Voor de in artikel 1:88 BW genoemde handelingen heeft een echtgenoot of geregistreerd partner de toestemming van de andere echtgenoot of partner nodig. De reikwijdte van dat toestemmingsvereiste blijft de gemoederen bezig houden.
In het algemeen zijn echtgenoten en geregistreerd partners vanuit juridisch perspectief bekwaam om bepaalde rechtshandelingen aan te gaan. De in artikel 1:88 BW opgenomen regeling beoogt de echtgenoten of geregistreerd partners, in het belang van het gezin, tegen elkaar te beschermen tegen het verrichten van rechtshandelingen die gezien het voorwerp van de rechtshandeling (woning) of de aard daarvan (zekerheidsstelling) benadelend zijn of een groot risico meebrengen.
Vaak spitst de discussie zich toe of de borgstellingsafspraak is gemaakt in ‘de normale uitoefening van zijn beroep of bedrijf’. Het Gerechtshof Arnhem-Leeuwarden heeft recentelijk weer eens bij een dergelijke discussie de knoop dienen door te hakken (ECLI:NL:GHARL:2016:10520).
Het Gerechtshof gaf in die uitspraak nog eens aan dat vaste jurisprudentie inmiddels is dat de toestemming van de andere echtgenoot alleen dan niet is vereist, indien de rechtshandeling waarvoor de in artikel 1:88 lid 1 onder c BW bedoelde zekerheid wordt verstrekt zelf behoort tot de rechtshandelingen die in de normale uitoefening van een bedrijf van die vennootschap pleegde te worden verricht (Hoge Raad 14 april 2000, ECLI:NL:HR:2000:AA5526 en Hoge Raad 18 december 2015, ECLI:NL:HR:2015:3606). Uit die laatste arresten blijkt dat met de ‘handeling zelf’ wordt gedoeld op de rechtshandeling waarvoor de zekerheid wordt verstrekt en dus niet ziet op het aangaan van de borgtocht of de andere zekerheidsstelling. De ‘handeling zelf’ dient tot de normale, gebruikelijke bedrijfshandelingen te behoren.
Het Gerechtshof was bij bovengenoemde uitspraak, welke zag op een borgstelling welke was verkregen als onderdeel van een door de bank gefinancierde start-up, van mening dat in dat geval afspraken waren gemaakt in de normale uitoefening van het beroep of bedrijf. Het Gerechtshof schoof ter zijde het verweer van de bestuurder, dat bij de borgstelling sprake was van een uitzonderlijk hoog risico, en er daarom geen sprake zou zijn geweest van normale bedrijfsuitoefening. Volgens het Gerechtshof was onvoldoende aangevoerd dat een borgtocht van die omvang, € 250.000,00, ongebruikelijk is in relatie tot de omvang van de totale financiering. Naar het oordeel van het Hof was er dus geen sprake van een zodanig ongebruikelijke vorm van financiering dat de echtgenote wel toestemming had dienen te geven. De bank kon de borg dan ook aanspreken.

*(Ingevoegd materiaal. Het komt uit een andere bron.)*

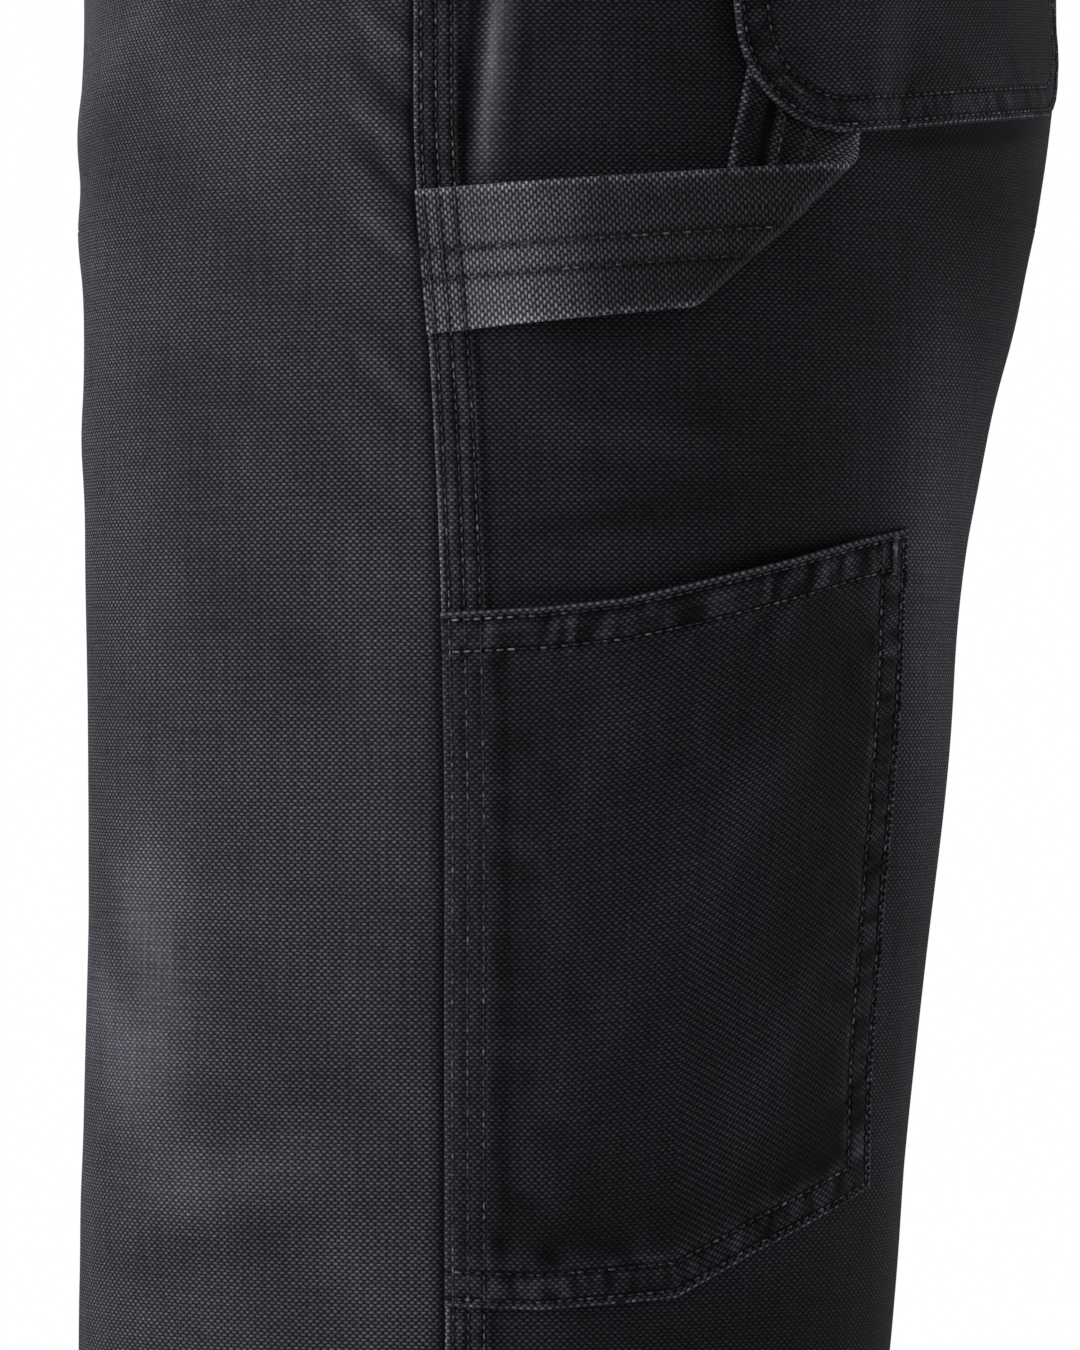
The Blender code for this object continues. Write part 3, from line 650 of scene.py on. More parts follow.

Het Hof stelt bij haar beoordeling verder voorop dat het in het handelsverkeer niet ongebruikelijk is dat het werkkapitaal van startende ondernemingen met geleend geld wordt gefinancierd. Dit neemt echter niet weg dat omstandigheden van het geval kunnen meebrengen dat het aangaan van een bancair starterskrediet niet als normale bedrijfshandeling van de desbetreffende onderneming kan worden aangemerkt. Dit laat, aldus het Gerechtshof zicht met name denken, indien de kernactiviteit of een wezenlijk bedrijfsbelang van de onderneming (dat wil zeggen, de statutaire doelstelling of de daarop te baseren bedrijfsvoering) met de gehanteerde constructie niet of onvoldoende is gediend. Het gaat in deze situaties dus om het nut dat een financiering voor de onderneming dient te hebben.
In de praktijk worden veel discussies gevoerd over de reikwijdte en uitwerking van artikel 1:88 BW. Indien de andere echtgenoot of geregistreerd partner zijn/of haar toestemming heeft verleend, hoeft een dergelijke discussie niet gevoerd te worden.
Het verdient dan ook in het algemeen aanbeveling om de andere echtgenoot of geregistreerd partner in het maken van borgtochtafspraken te kennen en zijn of haar instemming schriftelijk vast te leggen. Dit voorkomt bij het daadwerkelijk aanspreken van de borg (onnodige) discussie.